Thursday, September 16, 2010

A Third Company?

According to my work schedule, it looks like I might be taking another trip to happy fun researchland in another week or so. I won’t have the same amount of time to plow the stacks, but I’ll be able to make a little bit more progress, at least. Every little bit helps.

One thing I found rather distracting in my previous research excursion was the non-Breyer horse stuff. It wasn’t just the Hartland material, it was all of the other model horsey things I was running across, like this ad for Lido:


Lido wasn’t exclusively a model horse manufacturer; model horses were just something they added to their toy line in the 1950s. Most of the secondary manufacturers from the 1950s and 1960s were like that: Westerns were "hot," and it made good business sense to add a few horse and/or cowboy pieces to their toy lines.

What made Lido a little bit different from the others is that the other companies were, by and large, copying Breyer and Hartland. Lido was one of the few who was forging ahead with original molds and concepts.

Most of these secondary lines of horses died out by the end of the 1960s, and so did Hartland, before it was revived a short time later (and later, and later again.) Breyer almost gave up the ghost itself around that time too, but fortunately for us they did not.

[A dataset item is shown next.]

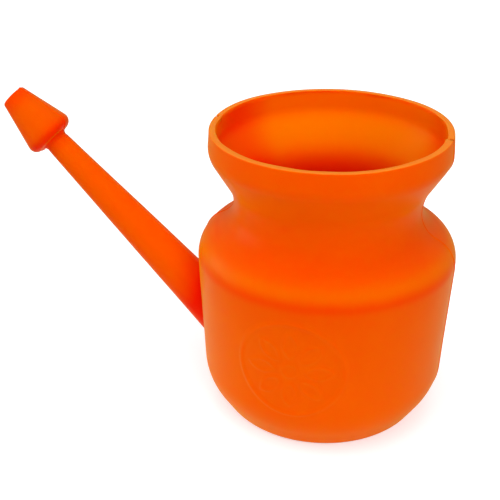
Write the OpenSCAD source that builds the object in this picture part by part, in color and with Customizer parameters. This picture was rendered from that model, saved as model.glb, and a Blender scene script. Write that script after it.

Other known manufacturers from that time period included Pressman, Ohio Plastics, and Kroll. They turn up from time to time, usually as unidentified knockoffs. Like this odd, but not bad Pressman version of the Stretched Morgan, in Alabaster:

http://cgi.ebay.com/ws/eBayISAPI.dll?ViewItem&Item=160481717242&Category=35999&_trkparms=algo%3DLVI%26its%3DI%26otn%3D2

That one’s managed to fool me more than once, at the flea market! He has probably played a part in those "Alabaster Stretched Morgan" rumors that crop up from time to time. The actual existence of a few true Alabaster Stretched Morgans does, too:


(Marney’s album, again.)

Among my favorites are the "textured tack" horses by an otherwise unidentified maker, an example of which is seen here on, of all things, a knockoff of the original Breyer Western Horse Clock!

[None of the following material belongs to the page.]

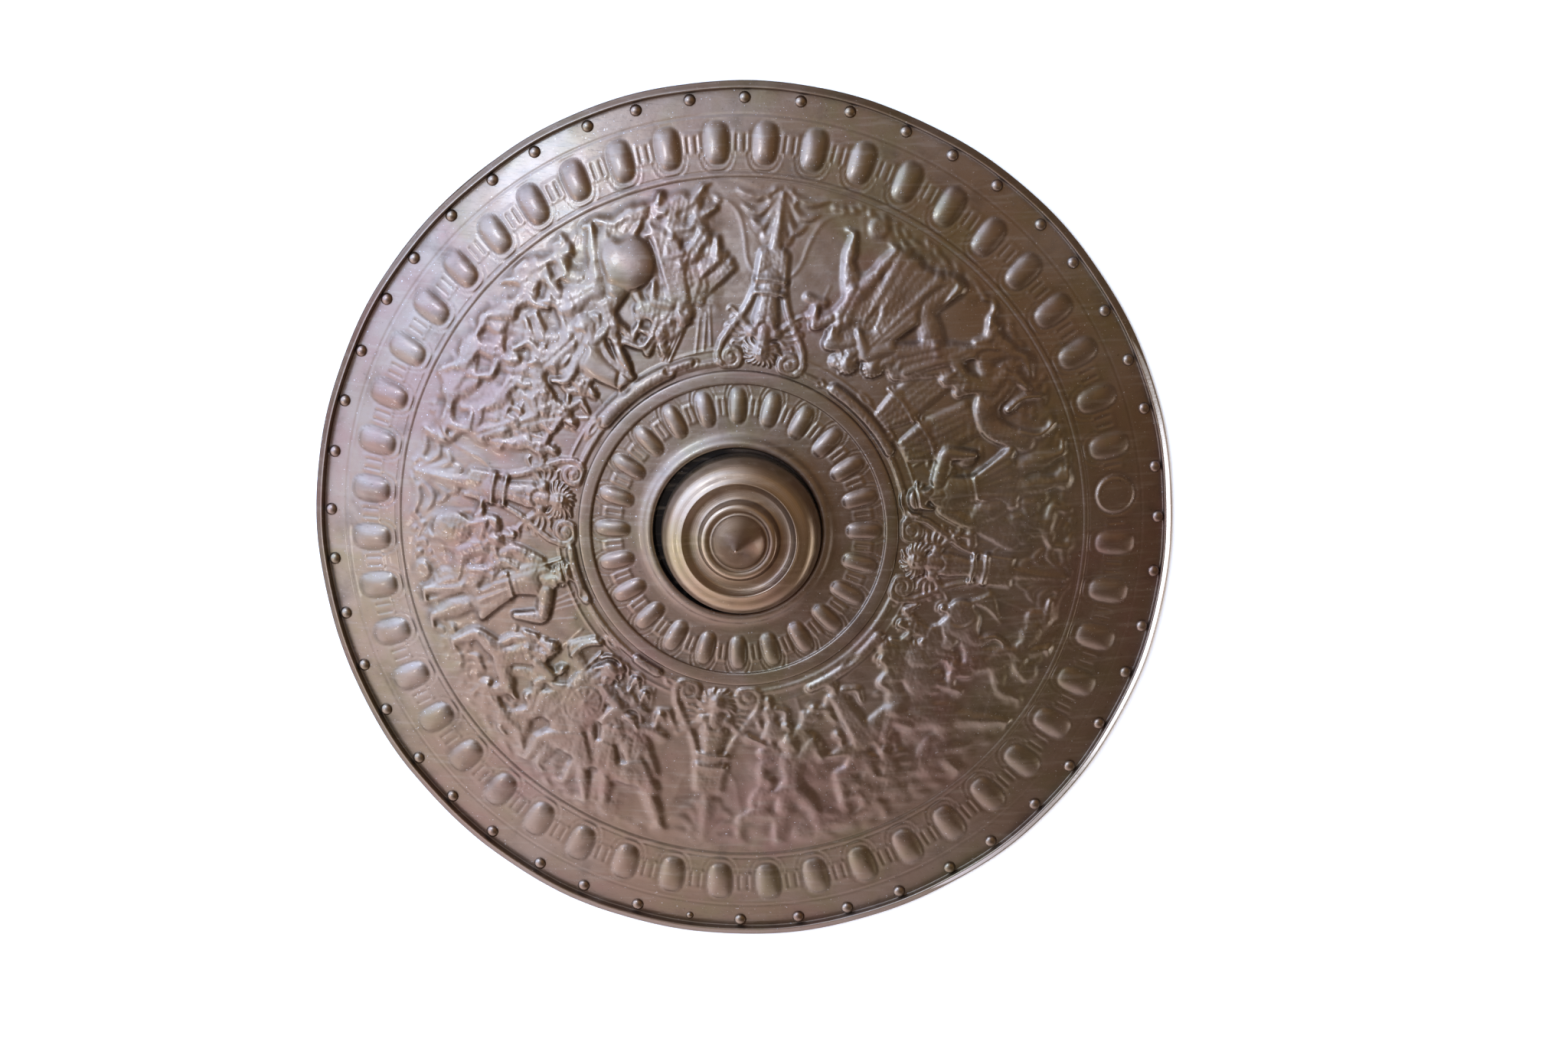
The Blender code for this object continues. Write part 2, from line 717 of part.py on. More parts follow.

They’re referred to as "textured tack" models because the Western Horse and Pony copies that they made have an odd, wire mesh texture to their tack. They’re otherwise remarkably good reproductions. They even "feel" right: they’re either made of some type of Cellulose Acetate, or a similarly sturdy plastic.

Oddly enough, the clock case and the base seem to be made of a different type of plastic; it feels like ABS (Styrene) to me. (BTW, the plumber’s chain reins are original, but the saddle probably isn’t.)

The fact that the entire Breyer Clock was knocked off - not just the horse, but all the "trimmings" - fascinates me. Was the original Breyer Clock itself so popular that it inspired its own knockoff? Who was this third company that made these horses - and what happened to them? Why did they decide to go with Cellulose Acetate, when many of the other secondary manufacturers didn’t? Did they have bigger plans?

What a different landscape we could be living in, if only we had a third serious contender in the model horse market back then!